[Request] State the number of lines that contain the word "object", and add nothing else.

[Given records]
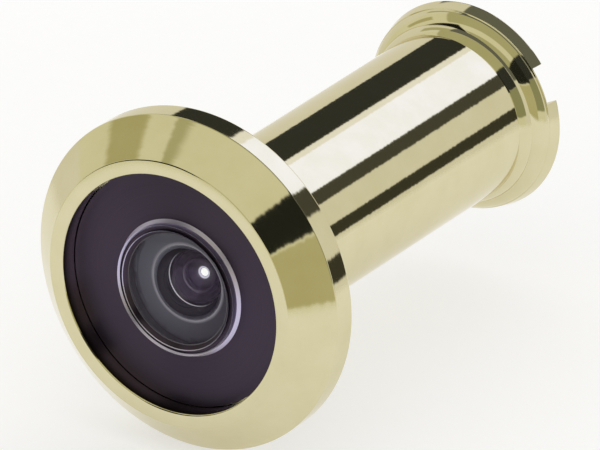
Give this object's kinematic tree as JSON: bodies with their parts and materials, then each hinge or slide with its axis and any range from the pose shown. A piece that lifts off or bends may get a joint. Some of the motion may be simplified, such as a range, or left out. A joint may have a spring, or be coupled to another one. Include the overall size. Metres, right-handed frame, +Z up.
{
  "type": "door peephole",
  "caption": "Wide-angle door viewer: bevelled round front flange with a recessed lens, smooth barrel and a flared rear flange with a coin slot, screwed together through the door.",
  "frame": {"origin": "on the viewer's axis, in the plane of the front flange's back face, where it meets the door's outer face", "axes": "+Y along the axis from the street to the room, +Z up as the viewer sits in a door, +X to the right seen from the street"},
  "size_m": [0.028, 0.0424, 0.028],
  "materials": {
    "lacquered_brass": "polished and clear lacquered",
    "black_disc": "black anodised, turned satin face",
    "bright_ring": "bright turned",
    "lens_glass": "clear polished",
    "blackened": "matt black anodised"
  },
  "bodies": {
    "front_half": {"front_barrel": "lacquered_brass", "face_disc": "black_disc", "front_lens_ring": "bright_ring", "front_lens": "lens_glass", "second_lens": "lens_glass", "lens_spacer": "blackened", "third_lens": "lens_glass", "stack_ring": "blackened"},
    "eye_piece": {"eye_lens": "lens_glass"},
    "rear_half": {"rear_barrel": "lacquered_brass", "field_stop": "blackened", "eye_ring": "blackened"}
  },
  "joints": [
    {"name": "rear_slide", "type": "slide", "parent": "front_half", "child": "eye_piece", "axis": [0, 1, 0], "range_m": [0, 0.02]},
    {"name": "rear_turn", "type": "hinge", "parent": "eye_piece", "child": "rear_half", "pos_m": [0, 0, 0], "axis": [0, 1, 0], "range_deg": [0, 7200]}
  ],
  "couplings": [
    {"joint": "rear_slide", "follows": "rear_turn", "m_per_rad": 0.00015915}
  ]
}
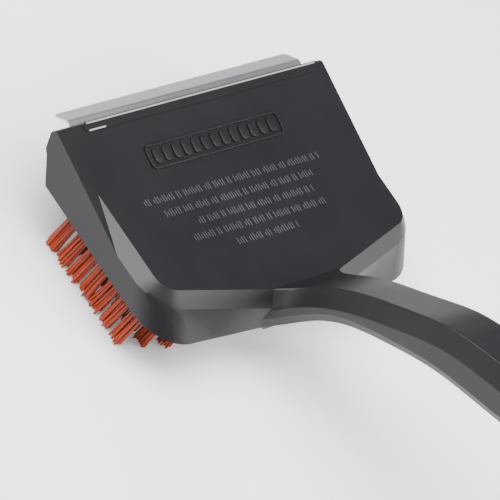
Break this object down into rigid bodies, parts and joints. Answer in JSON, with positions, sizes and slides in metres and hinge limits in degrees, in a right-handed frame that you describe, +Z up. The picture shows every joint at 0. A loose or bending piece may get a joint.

[Solution to the problem] 2